Entries with model source code

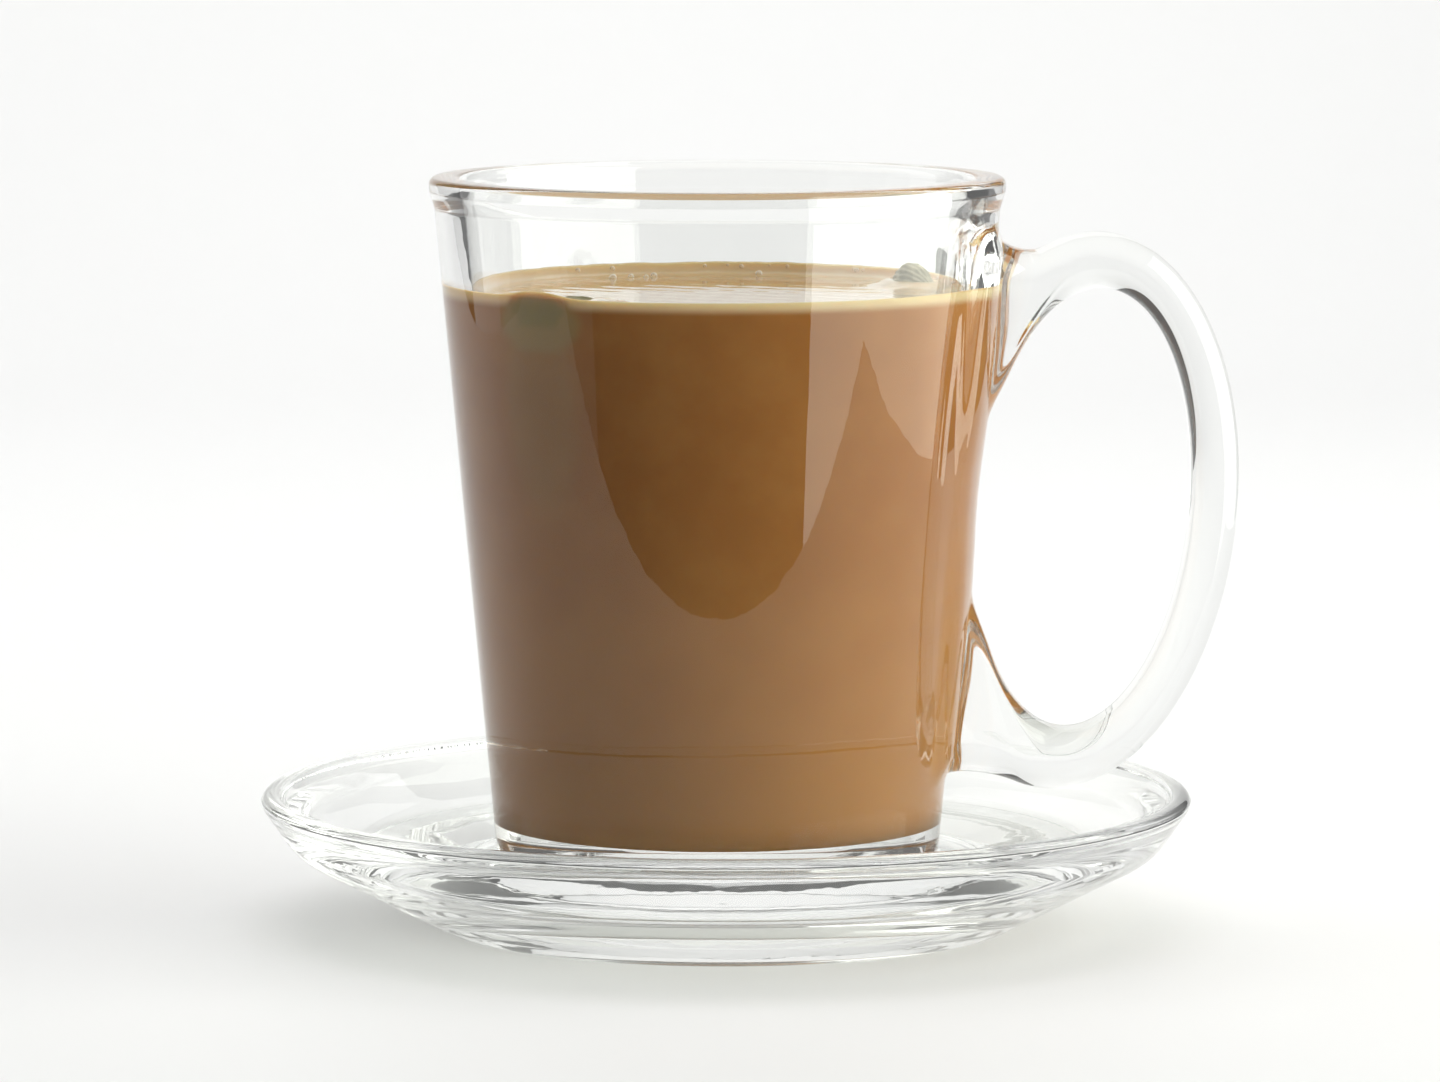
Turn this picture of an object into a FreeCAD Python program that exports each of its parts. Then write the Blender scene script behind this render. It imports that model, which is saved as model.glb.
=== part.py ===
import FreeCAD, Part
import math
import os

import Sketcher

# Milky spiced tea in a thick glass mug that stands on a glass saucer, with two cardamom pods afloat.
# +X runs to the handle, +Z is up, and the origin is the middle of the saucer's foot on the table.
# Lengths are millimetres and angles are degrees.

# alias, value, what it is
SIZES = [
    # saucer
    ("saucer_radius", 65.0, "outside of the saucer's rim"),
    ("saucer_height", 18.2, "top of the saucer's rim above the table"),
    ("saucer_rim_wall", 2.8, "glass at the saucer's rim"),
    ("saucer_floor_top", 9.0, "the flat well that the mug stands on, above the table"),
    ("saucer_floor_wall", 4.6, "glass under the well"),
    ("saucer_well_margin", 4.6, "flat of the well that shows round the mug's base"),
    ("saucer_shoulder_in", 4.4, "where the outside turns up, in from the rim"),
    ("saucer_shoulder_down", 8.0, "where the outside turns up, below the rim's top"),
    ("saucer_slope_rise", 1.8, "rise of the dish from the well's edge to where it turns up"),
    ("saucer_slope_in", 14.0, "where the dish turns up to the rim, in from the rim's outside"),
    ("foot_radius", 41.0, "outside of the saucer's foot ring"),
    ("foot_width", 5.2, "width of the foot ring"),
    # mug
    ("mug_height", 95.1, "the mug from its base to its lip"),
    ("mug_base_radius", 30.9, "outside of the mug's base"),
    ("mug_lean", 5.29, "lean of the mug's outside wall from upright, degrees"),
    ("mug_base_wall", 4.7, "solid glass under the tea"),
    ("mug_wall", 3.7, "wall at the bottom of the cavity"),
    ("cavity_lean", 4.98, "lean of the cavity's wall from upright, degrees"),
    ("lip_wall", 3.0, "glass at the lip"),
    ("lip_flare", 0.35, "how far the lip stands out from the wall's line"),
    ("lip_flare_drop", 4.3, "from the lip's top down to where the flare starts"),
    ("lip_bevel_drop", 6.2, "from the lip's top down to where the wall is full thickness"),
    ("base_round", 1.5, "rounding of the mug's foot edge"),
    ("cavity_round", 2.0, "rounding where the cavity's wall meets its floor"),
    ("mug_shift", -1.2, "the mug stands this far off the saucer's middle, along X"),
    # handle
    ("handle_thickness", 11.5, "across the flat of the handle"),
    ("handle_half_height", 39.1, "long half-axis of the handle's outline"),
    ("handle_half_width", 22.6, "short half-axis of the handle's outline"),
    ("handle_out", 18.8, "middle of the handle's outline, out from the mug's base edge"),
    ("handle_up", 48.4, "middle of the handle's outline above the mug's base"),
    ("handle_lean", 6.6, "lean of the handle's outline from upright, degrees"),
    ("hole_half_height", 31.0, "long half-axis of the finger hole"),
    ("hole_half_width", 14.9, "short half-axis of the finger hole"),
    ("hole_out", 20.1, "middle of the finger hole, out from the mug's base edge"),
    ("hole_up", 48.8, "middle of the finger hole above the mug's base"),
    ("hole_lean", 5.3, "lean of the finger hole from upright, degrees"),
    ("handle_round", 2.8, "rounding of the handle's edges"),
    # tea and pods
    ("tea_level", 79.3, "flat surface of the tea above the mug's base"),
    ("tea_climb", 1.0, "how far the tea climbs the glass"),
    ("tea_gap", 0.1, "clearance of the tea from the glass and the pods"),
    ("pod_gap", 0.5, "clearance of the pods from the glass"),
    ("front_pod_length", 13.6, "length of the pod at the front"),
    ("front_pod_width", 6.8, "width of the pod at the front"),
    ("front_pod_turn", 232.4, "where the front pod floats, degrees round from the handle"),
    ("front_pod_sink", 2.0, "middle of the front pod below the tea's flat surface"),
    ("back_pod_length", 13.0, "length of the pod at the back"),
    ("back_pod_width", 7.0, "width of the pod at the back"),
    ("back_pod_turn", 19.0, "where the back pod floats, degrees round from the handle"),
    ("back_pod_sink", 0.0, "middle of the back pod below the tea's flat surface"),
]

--

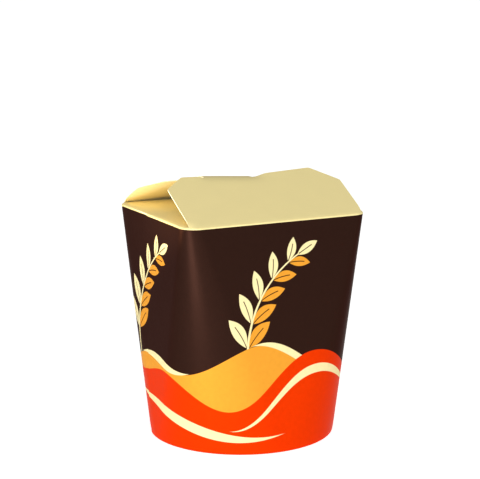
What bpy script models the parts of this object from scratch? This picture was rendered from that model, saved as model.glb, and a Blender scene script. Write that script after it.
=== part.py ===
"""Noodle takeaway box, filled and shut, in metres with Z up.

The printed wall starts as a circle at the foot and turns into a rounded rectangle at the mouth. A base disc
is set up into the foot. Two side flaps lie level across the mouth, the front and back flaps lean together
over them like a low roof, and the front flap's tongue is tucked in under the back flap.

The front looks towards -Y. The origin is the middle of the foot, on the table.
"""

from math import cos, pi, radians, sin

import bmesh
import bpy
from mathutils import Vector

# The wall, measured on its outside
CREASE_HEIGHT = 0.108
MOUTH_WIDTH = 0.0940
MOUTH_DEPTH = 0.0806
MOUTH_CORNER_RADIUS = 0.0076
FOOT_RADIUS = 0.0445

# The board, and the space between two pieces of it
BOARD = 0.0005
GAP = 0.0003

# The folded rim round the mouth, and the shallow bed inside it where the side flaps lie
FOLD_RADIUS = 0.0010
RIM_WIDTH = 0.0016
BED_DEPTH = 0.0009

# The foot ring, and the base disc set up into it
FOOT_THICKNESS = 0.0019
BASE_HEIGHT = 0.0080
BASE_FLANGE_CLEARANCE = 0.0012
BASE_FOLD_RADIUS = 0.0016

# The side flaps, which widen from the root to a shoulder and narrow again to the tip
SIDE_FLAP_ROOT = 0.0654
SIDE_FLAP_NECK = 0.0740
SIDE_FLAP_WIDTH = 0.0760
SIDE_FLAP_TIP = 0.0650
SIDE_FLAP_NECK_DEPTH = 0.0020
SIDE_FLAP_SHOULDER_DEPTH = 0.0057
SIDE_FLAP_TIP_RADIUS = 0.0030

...

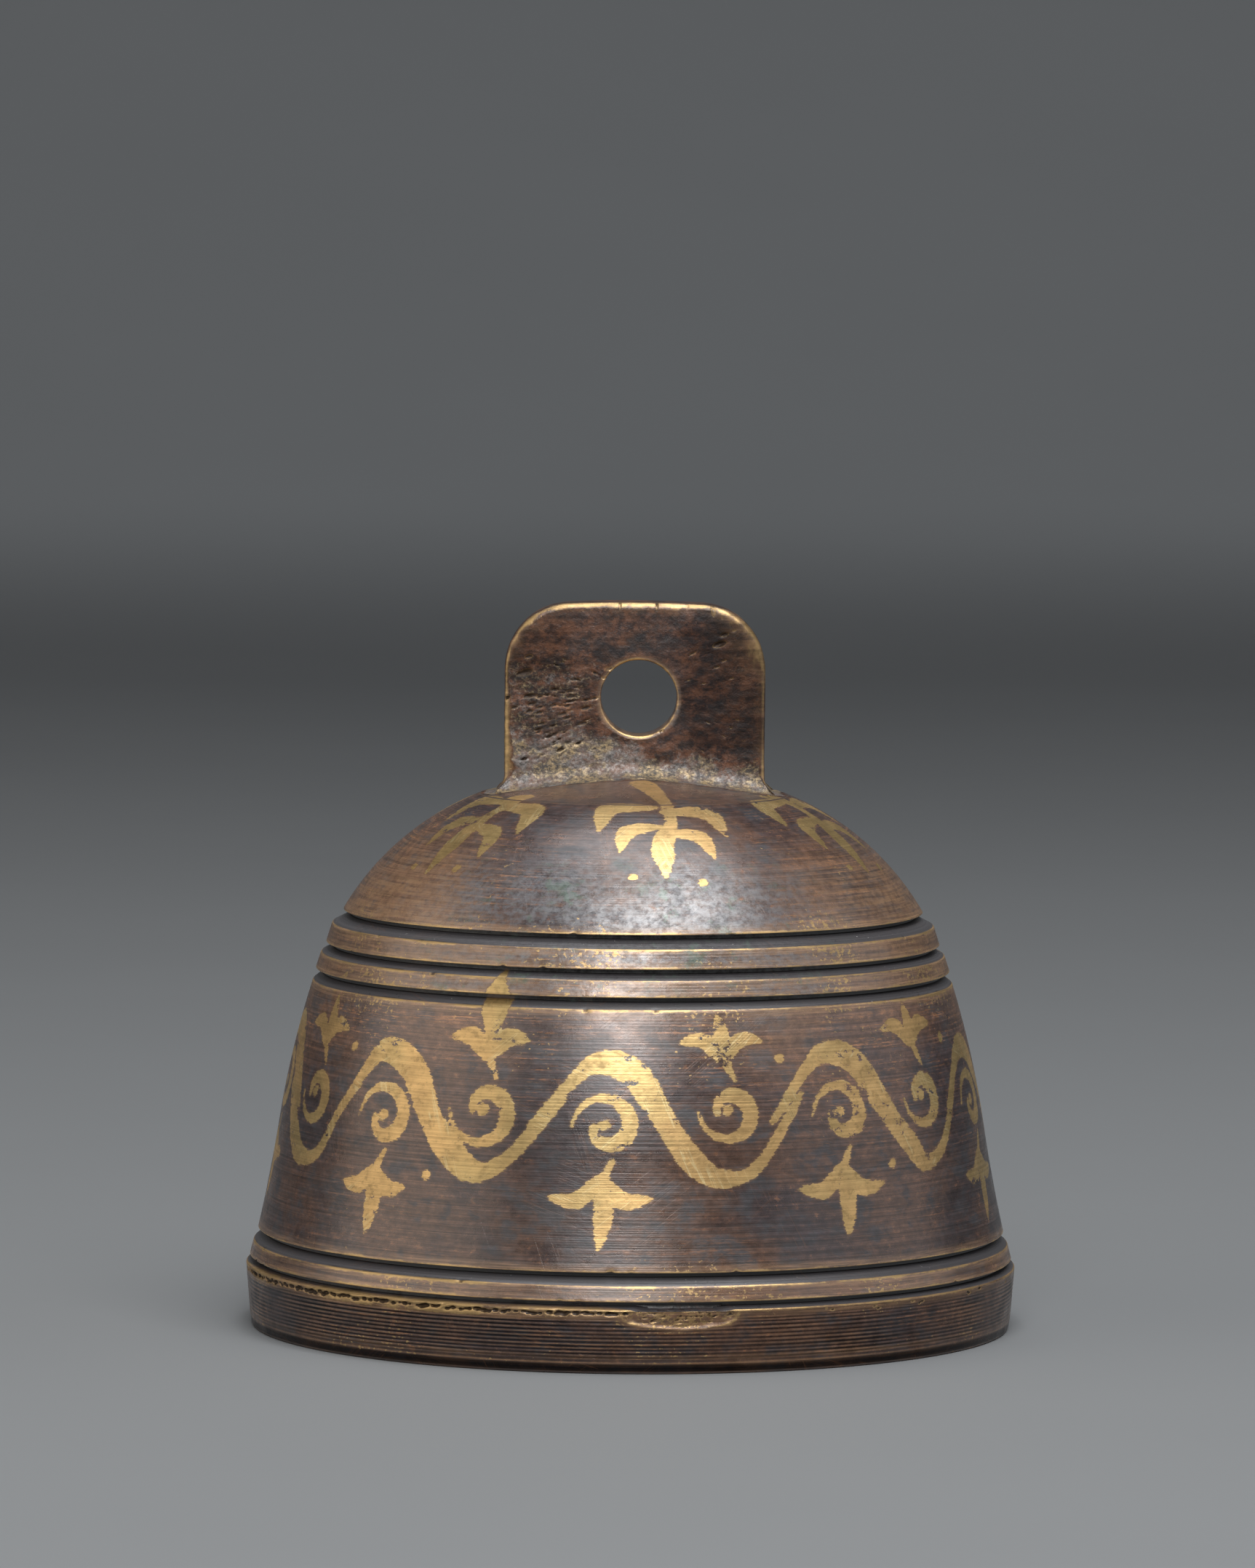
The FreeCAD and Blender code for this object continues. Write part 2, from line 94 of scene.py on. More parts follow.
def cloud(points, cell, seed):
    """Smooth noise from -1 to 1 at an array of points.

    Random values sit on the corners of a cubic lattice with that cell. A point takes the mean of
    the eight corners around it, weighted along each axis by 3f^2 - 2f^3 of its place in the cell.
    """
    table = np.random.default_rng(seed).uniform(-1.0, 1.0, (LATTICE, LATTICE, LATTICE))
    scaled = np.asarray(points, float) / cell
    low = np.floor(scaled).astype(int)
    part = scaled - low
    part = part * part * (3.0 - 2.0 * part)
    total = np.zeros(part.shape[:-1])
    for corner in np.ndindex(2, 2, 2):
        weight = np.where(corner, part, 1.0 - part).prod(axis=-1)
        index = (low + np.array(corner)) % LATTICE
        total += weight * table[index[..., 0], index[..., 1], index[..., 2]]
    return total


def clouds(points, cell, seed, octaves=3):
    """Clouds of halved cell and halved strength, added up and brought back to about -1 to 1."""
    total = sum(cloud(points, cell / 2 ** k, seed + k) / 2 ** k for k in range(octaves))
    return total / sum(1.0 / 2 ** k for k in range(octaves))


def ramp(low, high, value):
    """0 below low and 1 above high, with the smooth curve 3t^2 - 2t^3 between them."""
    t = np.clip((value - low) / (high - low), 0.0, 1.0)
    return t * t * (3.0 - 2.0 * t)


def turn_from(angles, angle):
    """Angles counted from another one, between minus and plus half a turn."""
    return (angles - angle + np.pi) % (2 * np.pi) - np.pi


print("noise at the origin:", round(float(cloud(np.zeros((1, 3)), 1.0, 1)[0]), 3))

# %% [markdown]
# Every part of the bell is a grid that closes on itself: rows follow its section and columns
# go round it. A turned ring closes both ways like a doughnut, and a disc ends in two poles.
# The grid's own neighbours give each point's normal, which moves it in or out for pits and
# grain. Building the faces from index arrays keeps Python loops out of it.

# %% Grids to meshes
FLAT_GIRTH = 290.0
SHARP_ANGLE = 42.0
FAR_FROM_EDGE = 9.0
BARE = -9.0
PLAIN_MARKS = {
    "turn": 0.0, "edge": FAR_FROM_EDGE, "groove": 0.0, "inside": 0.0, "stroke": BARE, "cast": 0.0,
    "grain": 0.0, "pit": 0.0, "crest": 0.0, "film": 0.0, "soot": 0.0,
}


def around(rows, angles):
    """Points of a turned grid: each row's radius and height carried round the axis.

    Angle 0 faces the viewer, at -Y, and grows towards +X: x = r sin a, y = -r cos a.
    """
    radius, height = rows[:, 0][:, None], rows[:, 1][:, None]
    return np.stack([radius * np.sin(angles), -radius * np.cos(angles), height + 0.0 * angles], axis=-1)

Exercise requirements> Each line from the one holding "The FreeCAD and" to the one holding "array of points.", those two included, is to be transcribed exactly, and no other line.

Response for this exercise>
The FreeCAD and Blender code for this object continues. Write part 2, from line 94 of scene.py on. More parts follow.
def cloud(points, cell, seed):
    """Smooth noise from -1 to 1 at an array of points.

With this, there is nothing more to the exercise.